LNT: Textiles will give up in-store real estate
Cecile Corral -- Furniture Today, July 28, 2003
Clifton, NJ — Acknowledging that its textiles sales were soft during the second quarter, Linens 'n Things said it will slightly reduce the category's footprint in stores to eliminate duplication. LNT also plans to slash promotional and opening price point goods by 10 percent to 15 percent, to further expand private label programs and to strengthen its sourcing capabilities.
But the textiles business remains a "top priority," cfo William Giles said during LNT's second quarter conference call last week. "It has the full attention of our senior merchandising team," he continued. "Our initiatives to improve our textile business are focused on offering newness as well as strengthening our value proposition."
LNT is already making progress in several textiles categories, especially with sheets and bedding accessories, Giles noted. More specifically, private label flannel and jersey sheets and the exclusive Waverly collection have been successful programs lately for LNT, he said.
During the second half of the year, the company will concentrate on its core assortments and will be more selective with its seasonal offerings, having experienced soft sales in the second quarter as a result of cool weather conditions, especially in the Northeast.

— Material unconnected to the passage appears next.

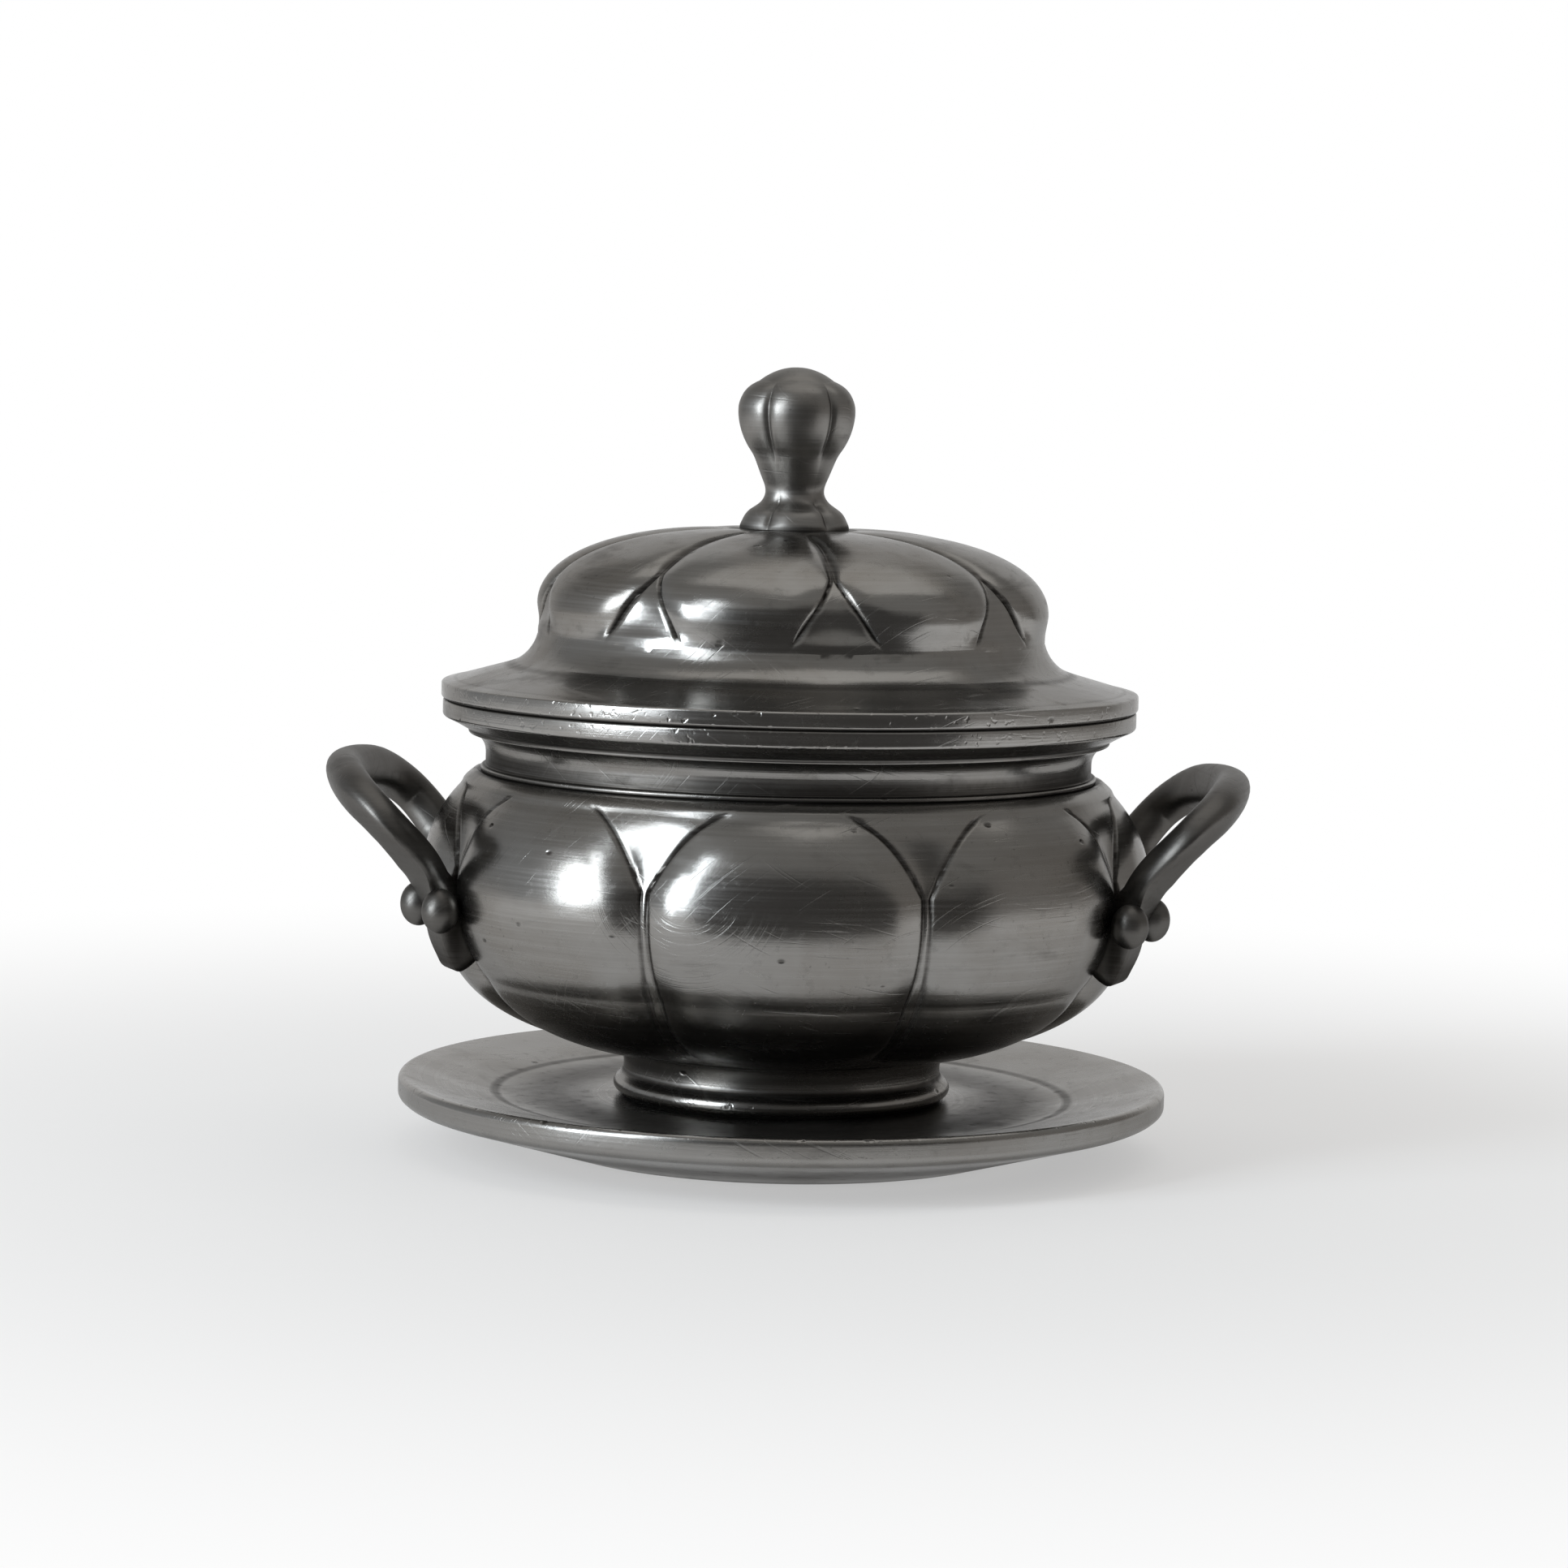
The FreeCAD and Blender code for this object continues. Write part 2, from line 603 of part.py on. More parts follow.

The soft seasonal business during the quarter forced the company to slightly increase its markdown rate over last year "to clean our inventory," Giles said.
Added Norman Axelrod, chairman and ceo: "We added too much opening price point and promotional product to our assortment, and we are reducing those skus somewhere in the 10 percent to 15 percent range."
Looking forward, LNT will also concentrate more heavily on its proprietary offerings. "We expect our gross margins to improve slightly as we continue to leverage our supply chain costs and increase the penetration of our proprietary products," Giles said. "Our proprietary product is an important point of differentiation, providing our guests with high-value merchandise in categories not well served by national brands."
With the company's endeavors to more regionally merchandise its current roster of 415 stores — and 13 new units slated to open before yearend — LNT will slightly reduce in-store space allocation of textiles to make room for more "things" products.
But the role of textiles will continue to be important, Axelrod noted, adding that major announcements regarding new endeavors in the textiles area will be made in the coming weeks and months.
"Expect the rollout of some new and exclusive textiles programs in the third and fourth quarters that will separate and distinguish us in the marketplace," Axelrod said.